[Start EXTRACTED MATERIAL]
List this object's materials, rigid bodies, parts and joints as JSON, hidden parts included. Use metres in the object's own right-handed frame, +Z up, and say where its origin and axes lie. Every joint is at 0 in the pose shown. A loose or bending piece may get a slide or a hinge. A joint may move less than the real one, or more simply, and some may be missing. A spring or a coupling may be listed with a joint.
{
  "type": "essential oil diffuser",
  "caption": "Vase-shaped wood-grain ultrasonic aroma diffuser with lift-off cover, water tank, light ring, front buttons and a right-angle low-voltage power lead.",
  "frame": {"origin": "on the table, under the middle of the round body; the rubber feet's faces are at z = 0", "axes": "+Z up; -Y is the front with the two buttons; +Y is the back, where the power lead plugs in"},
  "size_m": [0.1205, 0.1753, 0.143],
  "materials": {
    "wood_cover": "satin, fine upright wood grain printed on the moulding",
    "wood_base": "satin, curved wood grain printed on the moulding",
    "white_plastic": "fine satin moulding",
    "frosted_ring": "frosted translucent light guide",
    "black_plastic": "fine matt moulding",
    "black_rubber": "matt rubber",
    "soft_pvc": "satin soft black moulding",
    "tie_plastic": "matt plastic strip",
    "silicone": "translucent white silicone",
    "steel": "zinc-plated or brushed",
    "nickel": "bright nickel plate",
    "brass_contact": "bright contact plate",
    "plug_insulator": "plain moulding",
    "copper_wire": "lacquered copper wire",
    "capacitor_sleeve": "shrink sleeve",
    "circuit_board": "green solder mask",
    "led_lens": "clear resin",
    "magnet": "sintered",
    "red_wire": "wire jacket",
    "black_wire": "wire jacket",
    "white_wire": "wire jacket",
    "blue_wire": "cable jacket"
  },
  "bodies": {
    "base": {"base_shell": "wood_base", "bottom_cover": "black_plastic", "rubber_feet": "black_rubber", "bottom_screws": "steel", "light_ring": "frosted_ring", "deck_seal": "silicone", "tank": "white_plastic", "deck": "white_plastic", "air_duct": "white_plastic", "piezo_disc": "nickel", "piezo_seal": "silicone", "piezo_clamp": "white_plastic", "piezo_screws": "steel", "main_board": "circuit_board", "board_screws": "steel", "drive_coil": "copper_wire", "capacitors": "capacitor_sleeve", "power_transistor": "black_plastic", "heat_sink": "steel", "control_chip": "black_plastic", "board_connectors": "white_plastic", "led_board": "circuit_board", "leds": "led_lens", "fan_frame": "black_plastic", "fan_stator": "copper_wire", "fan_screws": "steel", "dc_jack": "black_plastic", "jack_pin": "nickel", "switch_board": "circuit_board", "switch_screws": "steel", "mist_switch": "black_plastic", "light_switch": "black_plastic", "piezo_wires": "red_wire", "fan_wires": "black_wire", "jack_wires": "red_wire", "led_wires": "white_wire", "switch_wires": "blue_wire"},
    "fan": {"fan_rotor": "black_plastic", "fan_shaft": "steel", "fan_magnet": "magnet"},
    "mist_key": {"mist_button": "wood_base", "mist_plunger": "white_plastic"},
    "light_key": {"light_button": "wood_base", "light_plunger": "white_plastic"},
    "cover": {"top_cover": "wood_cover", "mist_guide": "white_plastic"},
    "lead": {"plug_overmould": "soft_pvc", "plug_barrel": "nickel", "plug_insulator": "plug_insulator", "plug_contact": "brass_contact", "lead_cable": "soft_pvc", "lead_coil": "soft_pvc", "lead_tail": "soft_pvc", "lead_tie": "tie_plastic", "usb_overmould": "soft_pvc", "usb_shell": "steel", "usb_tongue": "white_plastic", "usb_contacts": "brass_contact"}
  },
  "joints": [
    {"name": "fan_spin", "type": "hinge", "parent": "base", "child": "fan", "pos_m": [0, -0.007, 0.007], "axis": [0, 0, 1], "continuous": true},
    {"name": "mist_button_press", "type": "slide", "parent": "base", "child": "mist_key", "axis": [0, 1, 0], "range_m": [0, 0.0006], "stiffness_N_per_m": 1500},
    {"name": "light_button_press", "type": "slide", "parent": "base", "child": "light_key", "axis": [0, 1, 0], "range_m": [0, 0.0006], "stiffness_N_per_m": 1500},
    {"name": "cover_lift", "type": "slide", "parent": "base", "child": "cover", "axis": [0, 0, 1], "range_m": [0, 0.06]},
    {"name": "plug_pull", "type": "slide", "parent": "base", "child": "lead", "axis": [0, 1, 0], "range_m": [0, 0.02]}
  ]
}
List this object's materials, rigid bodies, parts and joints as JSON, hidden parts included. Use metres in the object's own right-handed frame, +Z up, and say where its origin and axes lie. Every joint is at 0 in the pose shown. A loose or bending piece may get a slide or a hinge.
[End EXTRACTED MATERIAL]
### EXERCISE
Copy the entries above exactly, leaving none out.

### PROBLEM SOLUTION
List this object's materials, rigid bodies, parts and joints as JSON, hidden parts included. Use metres in the object's own right-handed frame, +Z up, and say where its origin and axes lie. Every joint is at 0 in the pose shown. A loose or bending piece may get a slide or a hinge. A joint may move less than the real one, or more simply, and some may be missing. A spring or a coupling may be listed with a joint.
{
  "type": "essential oil diffuser",
  "caption": "Vase-shaped wood-grain ultrasonic aroma diffuser with lift-off cover, water tank, light ring, front buttons and a right-angle low-voltage power lead.",
  "frame": {"origin": "on the table, under the middle of the round body; the rubber feet's faces are at z = 0", "axes": "+Z up; -Y is the front with the two buttons; +Y is the back, where the power lead plugs in"},
  "size_m": [0.1205, 0.1753, 0.143],
  "materials": {
    "wood_cover": "satin, fine upright wood grain printed on the moulding",
    "wood_base": "satin, curved wood grain printed on the moulding",
    "white_plastic": "fine satin moulding",
    "frosted_ring": "frosted translucent light guide",
    "black_plastic": "fine matt moulding",
    "black_rubber": "matt rubber",
    "soft_pvc": "satin soft black moulding",
    "tie_plastic": "matt plastic strip",
    "silicone": "translucent white silicone",
    "steel": "zinc-plated or brushed",
    "nickel": "bright nickel plate",
    "brass_contact": "bright contact plate",
    "plug_insulator": "plain moulding",
    "copper_wire": "lacquered copper wire",
    "capacitor_sleeve": "shrink sleeve",
    "circuit_board": "green solder mask",
    "led_lens": "clear resin",
    "magnet": "sintered",
    "red_wire": "wire jacket",
    "black_wire": "wire jacket",
    "white_wire": "wire jacket",
    "blue_wire": "cable jacket"
  },
  "bodies": {
    "base": {"base_shell": "wood_base", "bottom_cover": "black_plastic", "rubber_feet": "black_rubber", "bottom_screws": "steel", "light_ring": "frosted_ring", "deck_seal": "silicone", "tank": "white_plastic", "deck": "white_plastic", "air_duct": "white_plastic", "piezo_disc": "nickel", "piezo_seal": "silicone", "piezo_clamp": "white_plastic", "piezo_screws": "steel", "main_board": "circuit_board", "board_screws": "steel", "drive_coil": "copper_wire", "capacitors": "capacitor_sleeve", "power_transistor": "black_plastic", "heat_sink": "steel", "control_chip": "black_plastic", "board_connectors": "white_plastic", "led_board": "circuit_board", "leds": "led_lens", "fan_frame": "black_plastic", "fan_stator": "copper_wire", "fan_screws": "steel", "dc_jack": "black_plastic", "jack_pin": "nickel", "switch_board": "circuit_board", "switch_screws": "steel", "mist_switch": "black_plastic", "light_switch": "black_plastic", "piezo_wires": "red_wire", "fan_wires": "black_wire", "jack_wires": "red_wire", "led_wires": "white_wire", "switch_wires": "blue_wire"},
    "fan": {"fan_rotor": "black_plastic", "fan_shaft": "steel", "fan_magnet": "magnet"},
    "mist_key": {"mist_button": "wood_base", "mist_plunger": "white_plastic"},
    "light_key": {"light_button": "wood_base", "light_plunger": "white_plastic"},
    "cover": {"top_cover": "wood_cover", "mist_guide": "white_plastic"},
    "lead": {"plug_overmould": "soft_pvc", "plug_barrel": "nickel", "plug_insulator": "plug_insulator", "plug_contact": "brass_contact", "lead_cable": "soft_pvc", "lead_coil": "soft_pvc", "lead_tail": "soft_pvc", "lead_tie": "tie_plastic", "usb_overmould": "soft_pvc", "usb_shell": "steel", "usb_tongue": "white_plastic", "usb_contacts": "brass_contact"}
  },
  "joints": [
    {"name": "fan_spin", "type": "hinge", "parent": "base", "child": "fan", "pos_m": [0, -0.007, 0.007], "axis": [0, 0, 1], "continuous": true},
    {"name": "mist_button_press", "type": "slide", "parent": "base", "child": "mist_key", "axis": [0, 1, 0], "range_m": [0, 0.0006], "stiffness_N_per_m": 1500},
    {"name": "light_button_press", "type": "slide", "parent": "base", "child": "light_key", "axis": [0, 1, 0], "range_m": [0, 0.0006], "stiffness_N_per_m": 1500},
    {"name": "cover_lift", "type": "slide", "parent": "base", "child": "cover", "axis": [0, 0, 1], "range_m": [0, 0.06]},
    {"name": "plug_pull", "type": "slide", "parent": "base", "child": "lead", "axis": [0, 1, 0], "range_m": [0, 0.02]}
  ]
}
List this object's materials, rigid bodies, parts and joints as JSON, hidden parts included. Use metres in the object's own right-handed frame, +Z up, and say where its origin and axes lie. Every joint is at 0 in the pose shown. A loose or bending piece may get a slide or a hinge.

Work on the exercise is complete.